[PROVIDED DATA start]

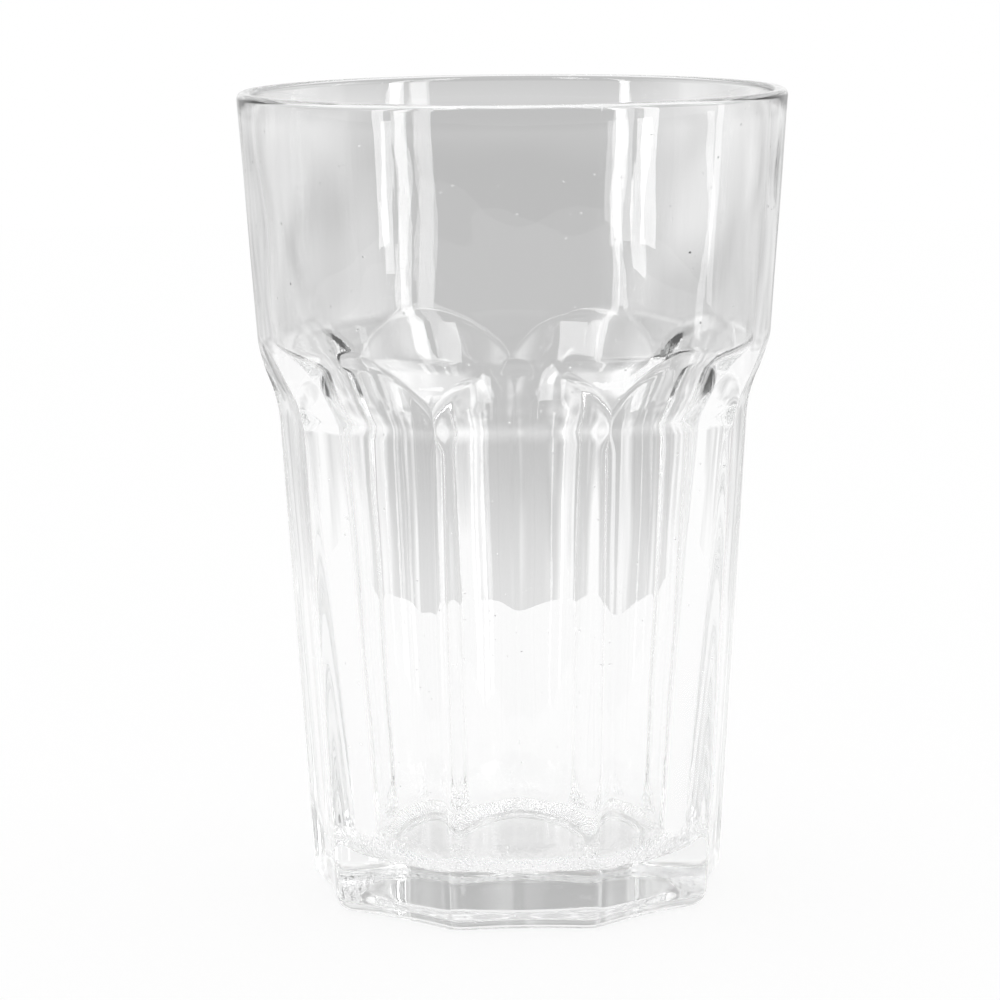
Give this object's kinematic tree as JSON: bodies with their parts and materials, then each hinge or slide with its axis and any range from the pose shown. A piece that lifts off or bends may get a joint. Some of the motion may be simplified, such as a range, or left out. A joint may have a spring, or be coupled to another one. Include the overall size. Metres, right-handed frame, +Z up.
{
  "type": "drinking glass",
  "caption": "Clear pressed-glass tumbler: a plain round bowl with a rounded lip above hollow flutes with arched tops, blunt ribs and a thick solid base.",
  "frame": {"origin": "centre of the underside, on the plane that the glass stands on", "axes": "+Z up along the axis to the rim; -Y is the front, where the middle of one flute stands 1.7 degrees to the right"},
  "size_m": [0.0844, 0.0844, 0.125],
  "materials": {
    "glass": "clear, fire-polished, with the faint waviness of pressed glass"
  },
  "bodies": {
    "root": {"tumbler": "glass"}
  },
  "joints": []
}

[PROVIDED DATA end]

▶ [WHAT YOU HAVE TO DO] Reproduce all the data word for word.

▶ [WORKED SOLUTION]
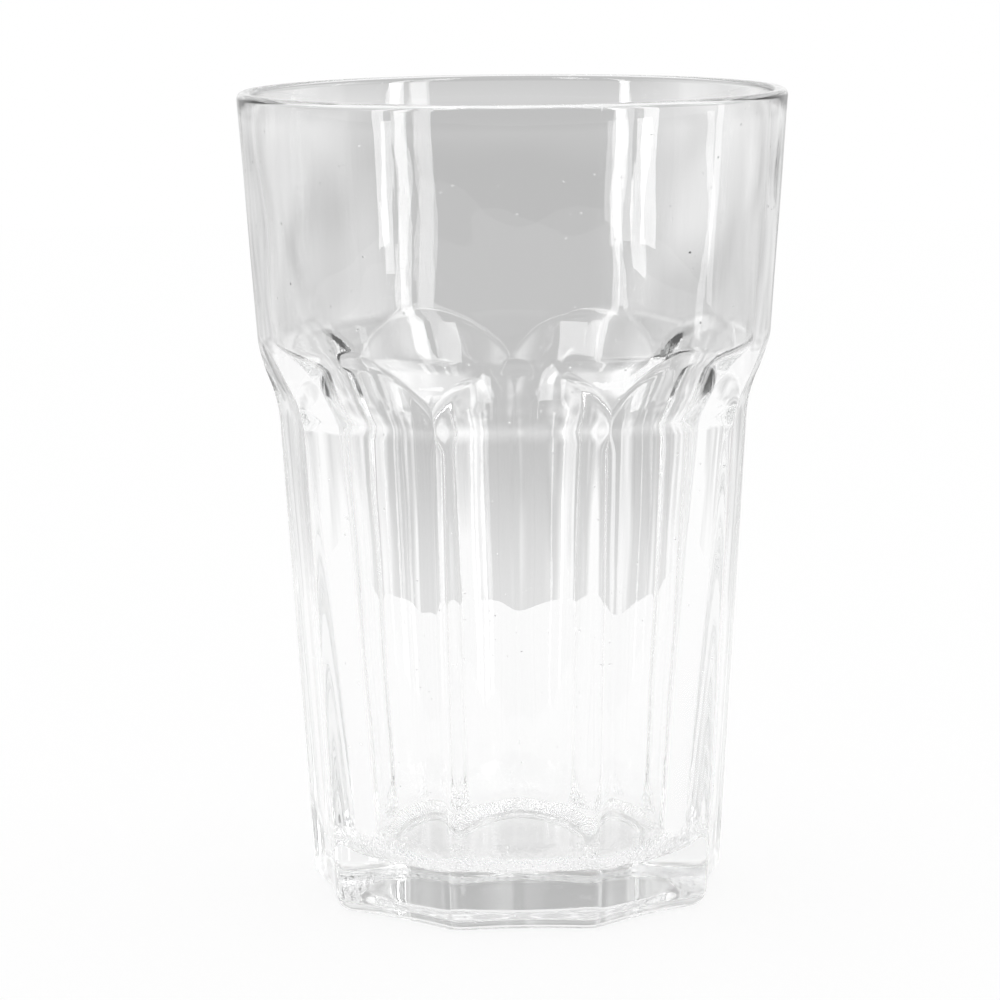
Give this object's kinematic tree as JSON: bodies with their parts and materials, then each hinge or slide with its axis and any range from the pose shown. A piece that lifts off or bends may get a joint. Some of the motion may be simplified, such as a range, or left out. A joint may have a spring, or be coupled to another one. Include the overall size. Metres, right-handed frame, +Z up.
{
  "type": "drinking glass",
  "caption": "Clear pressed-glass tumbler: a plain round bowl with a rounded lip above hollow flutes with arched tops, blunt ribs and a thick solid base.",
  "frame": {"origin": "centre of the underside, on the plane that the glass stands on", "axes": "+Z up along the axis to the rim; -Y is the front, where the middle of one flute stands 1.7 degrees to the right"},
  "size_m": [0.0844, 0.0844, 0.125],
  "materials": {
    "glass": "clear, fire-polished, with the faint waviness of pressed glass"
  },
  "bodies": {
    "root": {"tumbler": "glass"}
  },
  "joints": []
}